Honor, equality, liberty and justice are compatible with defending evil, including the institution of slavery.
“It is joyous in the midst of perilous times to look around upon a people united in heart, where one purpose of high resolve animates and actuates the whole; where the sacrifices to be made are not weighed in the balance against honor and right and liberty and equality. Obstacles may retard, but they cannot long prevent, the progress of a movement sanctified by its justice and sustained by a virtuous people. Reverently let us invoke the God of our fathers to guide and protect us in our efforts to perpetuate the principles which by his blessing they were able to vindicate, establish, and transmit to their posterity. With the continuance of his favor ever gratefully acknowledged, we may hopefully look forward to success, to peace, and to prosperity.”
The “enlightened verdict” of mankind and God’s judgment vindicate even the most treacherous acts conducted in support of the most evil institutions.
“The impartial and enlightened verdict of mankind will vindicate the rectitude of our conduct; and He who knows the hearts of men will judge of the sincerity with which we have labored to preserve the Government of our fathers in its spirit.”
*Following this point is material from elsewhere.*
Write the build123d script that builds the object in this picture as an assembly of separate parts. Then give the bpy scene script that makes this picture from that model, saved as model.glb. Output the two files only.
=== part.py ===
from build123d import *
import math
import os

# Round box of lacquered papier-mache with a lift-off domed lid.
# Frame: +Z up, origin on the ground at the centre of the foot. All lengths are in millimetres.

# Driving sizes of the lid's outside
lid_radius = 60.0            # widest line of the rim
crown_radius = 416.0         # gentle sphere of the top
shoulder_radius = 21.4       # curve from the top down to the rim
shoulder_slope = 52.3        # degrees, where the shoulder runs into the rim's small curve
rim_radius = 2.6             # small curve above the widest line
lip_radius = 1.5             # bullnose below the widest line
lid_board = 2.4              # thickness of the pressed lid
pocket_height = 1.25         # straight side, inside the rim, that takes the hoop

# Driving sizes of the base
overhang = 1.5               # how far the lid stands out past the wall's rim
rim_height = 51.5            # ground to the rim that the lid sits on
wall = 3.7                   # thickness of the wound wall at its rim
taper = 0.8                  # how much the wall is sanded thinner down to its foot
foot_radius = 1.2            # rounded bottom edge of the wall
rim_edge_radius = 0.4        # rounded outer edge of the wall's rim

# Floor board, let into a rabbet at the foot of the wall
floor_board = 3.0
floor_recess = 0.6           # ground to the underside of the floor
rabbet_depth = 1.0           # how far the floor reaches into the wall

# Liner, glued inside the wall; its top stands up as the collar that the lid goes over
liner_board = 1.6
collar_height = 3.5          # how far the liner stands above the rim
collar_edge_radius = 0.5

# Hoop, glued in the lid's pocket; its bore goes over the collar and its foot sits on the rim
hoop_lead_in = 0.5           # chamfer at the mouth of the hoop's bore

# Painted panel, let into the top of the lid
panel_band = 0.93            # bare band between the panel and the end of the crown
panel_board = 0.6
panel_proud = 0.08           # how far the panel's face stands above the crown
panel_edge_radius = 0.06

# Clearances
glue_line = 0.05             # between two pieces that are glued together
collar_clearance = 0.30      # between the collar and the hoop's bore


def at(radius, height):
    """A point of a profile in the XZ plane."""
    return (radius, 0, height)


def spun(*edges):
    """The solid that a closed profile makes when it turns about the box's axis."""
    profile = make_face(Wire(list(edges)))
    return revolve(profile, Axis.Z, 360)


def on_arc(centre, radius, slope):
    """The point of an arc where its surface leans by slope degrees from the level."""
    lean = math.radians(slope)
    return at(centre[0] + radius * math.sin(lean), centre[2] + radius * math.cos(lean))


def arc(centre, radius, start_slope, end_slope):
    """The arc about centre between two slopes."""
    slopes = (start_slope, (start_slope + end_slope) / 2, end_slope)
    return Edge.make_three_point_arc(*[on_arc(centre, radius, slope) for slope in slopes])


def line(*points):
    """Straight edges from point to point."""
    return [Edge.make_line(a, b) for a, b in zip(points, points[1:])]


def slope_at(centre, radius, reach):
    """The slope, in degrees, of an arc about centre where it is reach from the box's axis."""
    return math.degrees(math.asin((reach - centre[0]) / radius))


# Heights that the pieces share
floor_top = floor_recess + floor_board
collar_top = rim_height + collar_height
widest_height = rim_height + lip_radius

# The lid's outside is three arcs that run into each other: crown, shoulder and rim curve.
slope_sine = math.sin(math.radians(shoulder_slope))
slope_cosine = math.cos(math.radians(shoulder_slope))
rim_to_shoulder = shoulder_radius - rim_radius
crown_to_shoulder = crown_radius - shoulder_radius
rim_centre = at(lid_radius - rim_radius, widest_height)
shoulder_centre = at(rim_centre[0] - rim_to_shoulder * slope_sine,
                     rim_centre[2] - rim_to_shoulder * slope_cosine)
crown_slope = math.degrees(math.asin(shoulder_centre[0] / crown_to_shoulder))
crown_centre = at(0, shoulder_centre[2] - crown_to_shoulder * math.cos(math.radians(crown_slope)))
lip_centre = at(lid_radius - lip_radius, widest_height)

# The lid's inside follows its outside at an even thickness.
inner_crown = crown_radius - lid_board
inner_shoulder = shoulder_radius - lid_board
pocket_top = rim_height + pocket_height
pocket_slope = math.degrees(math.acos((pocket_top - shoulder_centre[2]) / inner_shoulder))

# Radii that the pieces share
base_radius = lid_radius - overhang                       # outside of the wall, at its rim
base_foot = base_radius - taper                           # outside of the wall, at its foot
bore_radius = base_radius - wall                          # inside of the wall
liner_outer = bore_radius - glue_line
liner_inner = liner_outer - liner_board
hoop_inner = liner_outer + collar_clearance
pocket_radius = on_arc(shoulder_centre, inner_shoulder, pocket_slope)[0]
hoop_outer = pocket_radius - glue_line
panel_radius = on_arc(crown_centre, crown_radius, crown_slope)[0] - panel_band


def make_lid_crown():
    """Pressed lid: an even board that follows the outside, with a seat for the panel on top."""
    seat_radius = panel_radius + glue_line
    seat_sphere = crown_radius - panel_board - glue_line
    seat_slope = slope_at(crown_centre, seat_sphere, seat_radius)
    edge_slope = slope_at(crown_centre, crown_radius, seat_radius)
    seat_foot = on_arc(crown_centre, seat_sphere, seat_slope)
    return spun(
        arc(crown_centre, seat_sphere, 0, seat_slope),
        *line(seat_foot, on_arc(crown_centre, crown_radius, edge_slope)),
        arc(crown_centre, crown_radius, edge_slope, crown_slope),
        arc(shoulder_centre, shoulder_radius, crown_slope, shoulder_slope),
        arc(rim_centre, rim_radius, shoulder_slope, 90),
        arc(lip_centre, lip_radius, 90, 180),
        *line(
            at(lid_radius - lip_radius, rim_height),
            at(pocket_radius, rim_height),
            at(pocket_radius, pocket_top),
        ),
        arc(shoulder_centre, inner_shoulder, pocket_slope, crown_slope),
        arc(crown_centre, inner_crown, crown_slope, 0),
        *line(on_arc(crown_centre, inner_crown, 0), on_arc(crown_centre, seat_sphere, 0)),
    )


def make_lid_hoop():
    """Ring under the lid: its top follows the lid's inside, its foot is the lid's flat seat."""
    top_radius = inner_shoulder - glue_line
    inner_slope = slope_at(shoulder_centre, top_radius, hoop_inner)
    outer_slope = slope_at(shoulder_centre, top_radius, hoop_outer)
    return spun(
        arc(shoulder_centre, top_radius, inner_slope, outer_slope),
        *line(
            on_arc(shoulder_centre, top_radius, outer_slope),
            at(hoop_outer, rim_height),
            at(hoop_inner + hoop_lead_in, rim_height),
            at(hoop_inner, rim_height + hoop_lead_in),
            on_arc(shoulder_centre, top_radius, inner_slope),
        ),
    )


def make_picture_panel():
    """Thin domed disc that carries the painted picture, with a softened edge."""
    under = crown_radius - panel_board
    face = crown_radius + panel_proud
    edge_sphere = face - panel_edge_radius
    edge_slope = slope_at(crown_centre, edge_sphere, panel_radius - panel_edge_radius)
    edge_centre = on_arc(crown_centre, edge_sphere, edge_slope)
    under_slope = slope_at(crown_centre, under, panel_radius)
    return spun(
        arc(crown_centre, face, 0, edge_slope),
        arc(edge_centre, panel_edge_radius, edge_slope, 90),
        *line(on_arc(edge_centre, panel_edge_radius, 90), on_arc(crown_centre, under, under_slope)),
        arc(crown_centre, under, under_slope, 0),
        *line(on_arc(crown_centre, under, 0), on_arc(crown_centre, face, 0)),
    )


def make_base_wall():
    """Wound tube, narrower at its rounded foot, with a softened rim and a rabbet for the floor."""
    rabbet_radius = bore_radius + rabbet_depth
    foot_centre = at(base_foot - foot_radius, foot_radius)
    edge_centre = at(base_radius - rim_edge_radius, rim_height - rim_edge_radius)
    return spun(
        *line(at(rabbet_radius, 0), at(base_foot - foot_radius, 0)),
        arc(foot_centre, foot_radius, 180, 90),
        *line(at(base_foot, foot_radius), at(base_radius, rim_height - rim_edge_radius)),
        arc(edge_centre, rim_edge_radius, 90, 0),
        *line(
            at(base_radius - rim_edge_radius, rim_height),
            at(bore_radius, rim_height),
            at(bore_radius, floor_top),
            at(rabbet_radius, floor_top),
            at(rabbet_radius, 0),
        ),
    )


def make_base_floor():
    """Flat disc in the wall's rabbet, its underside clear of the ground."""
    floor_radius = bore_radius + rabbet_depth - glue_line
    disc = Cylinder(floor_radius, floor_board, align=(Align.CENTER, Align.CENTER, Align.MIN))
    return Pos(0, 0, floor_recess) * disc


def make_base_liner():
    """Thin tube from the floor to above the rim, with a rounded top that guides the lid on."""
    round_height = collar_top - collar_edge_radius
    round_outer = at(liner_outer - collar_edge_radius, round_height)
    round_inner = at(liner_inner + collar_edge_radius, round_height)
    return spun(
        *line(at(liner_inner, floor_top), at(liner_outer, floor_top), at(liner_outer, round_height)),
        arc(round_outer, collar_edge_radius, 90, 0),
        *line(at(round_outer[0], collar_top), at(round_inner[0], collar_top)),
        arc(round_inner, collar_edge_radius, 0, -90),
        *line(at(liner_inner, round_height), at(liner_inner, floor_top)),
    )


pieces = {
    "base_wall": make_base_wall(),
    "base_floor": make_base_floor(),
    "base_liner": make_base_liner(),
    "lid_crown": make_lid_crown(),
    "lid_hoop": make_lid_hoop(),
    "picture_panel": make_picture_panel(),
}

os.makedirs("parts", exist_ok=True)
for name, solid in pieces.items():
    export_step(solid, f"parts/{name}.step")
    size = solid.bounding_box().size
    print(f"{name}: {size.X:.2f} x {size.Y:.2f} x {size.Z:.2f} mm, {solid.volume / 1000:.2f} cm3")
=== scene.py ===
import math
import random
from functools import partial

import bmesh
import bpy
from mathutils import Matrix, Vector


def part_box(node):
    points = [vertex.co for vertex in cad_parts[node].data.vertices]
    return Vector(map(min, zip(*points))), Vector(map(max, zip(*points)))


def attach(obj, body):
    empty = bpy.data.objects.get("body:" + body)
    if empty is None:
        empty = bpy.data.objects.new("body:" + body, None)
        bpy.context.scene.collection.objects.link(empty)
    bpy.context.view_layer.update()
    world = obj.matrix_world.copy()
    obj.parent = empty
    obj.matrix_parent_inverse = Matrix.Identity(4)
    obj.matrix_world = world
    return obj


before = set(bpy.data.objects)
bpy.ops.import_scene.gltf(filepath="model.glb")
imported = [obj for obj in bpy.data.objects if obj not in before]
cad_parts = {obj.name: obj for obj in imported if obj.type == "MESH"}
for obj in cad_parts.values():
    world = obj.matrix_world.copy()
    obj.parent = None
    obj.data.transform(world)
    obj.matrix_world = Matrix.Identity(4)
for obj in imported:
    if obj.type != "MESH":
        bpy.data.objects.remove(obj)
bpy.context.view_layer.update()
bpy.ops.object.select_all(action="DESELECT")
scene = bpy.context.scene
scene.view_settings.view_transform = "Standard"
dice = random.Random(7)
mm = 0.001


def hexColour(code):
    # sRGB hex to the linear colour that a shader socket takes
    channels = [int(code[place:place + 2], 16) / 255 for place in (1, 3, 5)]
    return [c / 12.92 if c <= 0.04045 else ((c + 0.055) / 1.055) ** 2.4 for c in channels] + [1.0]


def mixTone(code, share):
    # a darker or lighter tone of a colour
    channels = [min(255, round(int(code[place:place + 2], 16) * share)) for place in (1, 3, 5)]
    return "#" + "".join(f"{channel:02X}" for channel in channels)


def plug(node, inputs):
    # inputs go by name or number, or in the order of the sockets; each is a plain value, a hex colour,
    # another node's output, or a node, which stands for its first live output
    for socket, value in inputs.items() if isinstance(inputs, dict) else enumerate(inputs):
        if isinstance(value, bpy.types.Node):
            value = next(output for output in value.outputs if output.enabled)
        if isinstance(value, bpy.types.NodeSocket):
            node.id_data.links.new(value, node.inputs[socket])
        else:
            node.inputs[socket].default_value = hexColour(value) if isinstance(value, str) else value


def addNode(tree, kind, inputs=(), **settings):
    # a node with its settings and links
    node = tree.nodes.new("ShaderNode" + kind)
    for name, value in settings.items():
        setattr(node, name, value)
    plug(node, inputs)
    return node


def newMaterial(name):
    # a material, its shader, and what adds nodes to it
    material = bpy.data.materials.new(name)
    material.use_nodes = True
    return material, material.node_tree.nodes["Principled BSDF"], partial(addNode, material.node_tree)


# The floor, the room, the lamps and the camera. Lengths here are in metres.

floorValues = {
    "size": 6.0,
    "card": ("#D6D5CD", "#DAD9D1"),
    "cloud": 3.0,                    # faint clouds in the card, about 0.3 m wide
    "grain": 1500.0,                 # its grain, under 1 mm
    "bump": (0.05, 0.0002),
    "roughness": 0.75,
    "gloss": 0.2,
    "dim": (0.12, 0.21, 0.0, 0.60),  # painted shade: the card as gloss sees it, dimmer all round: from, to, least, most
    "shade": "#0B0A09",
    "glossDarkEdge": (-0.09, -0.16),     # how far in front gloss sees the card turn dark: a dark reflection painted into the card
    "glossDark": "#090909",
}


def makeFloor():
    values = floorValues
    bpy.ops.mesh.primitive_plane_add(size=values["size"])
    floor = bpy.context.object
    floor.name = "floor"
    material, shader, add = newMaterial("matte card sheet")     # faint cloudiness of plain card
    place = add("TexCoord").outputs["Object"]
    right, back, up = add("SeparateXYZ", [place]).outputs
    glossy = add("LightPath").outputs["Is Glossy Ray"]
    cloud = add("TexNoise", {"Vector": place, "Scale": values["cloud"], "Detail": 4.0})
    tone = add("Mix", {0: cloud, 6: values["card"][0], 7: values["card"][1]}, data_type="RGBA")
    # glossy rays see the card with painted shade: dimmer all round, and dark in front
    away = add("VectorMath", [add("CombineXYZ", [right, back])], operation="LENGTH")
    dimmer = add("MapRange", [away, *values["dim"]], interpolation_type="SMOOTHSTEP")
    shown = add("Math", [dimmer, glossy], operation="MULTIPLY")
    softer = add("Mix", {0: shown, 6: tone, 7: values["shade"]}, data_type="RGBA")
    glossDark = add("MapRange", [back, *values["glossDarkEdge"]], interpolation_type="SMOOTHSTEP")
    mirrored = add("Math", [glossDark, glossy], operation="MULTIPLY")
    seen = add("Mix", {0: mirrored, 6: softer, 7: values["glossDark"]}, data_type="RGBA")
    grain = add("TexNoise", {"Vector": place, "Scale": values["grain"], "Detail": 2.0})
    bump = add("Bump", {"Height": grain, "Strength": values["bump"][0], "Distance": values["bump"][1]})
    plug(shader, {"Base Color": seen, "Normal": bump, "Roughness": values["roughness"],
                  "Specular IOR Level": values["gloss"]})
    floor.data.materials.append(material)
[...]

Well, here are a few things for the rest of us to consider. Ms. Cargill and her far-right board colleagues objected to seventh-graders learning about Santa Barraza because one of the painter’s many works (which almost certainly would not appear in a textbook) includes a depiction of a woman’s breasts. They rejected third-graders learning about Dolores Huerta because she’s a socialist. They don’t want high school world history students learning about the influence of Thomas Jefferson, who argued that a “wall of separation between church and state” is essential to freedom, on political revolutions since the 1700s. They blocked a requirement that high school students learn that our nation’s Founders protected religious freedom by barring government from promoting or disfavoring any one religion over all others. And they oppose students in all grades learning that the word “capitalism” describes the economic system in the United States because it’s supposedly a “negative” word used by “liberal academics,” as board member Terri Leo, R-Spring put it.
Yet they want students to learn about the “unintended consequences” of the civil rights and women’s rights movements. They insist that Sen. Joseph McCarthy’s political witch hunts in the 1950s have been “vindicated.” And they want students to study the ideas of someone who justified treason against against the United States in defense of the institution of slavery.
Is it a wonder that many people across the country cringe when they look at Texas right now? They must be astonished at how know-nothings and extremists came to be so influential over the education of not just public school students in Texas, but also students across the country who will be learning from textbooks publishers craft to meet the social studies curriculum standards our State Board of Education adopts in May.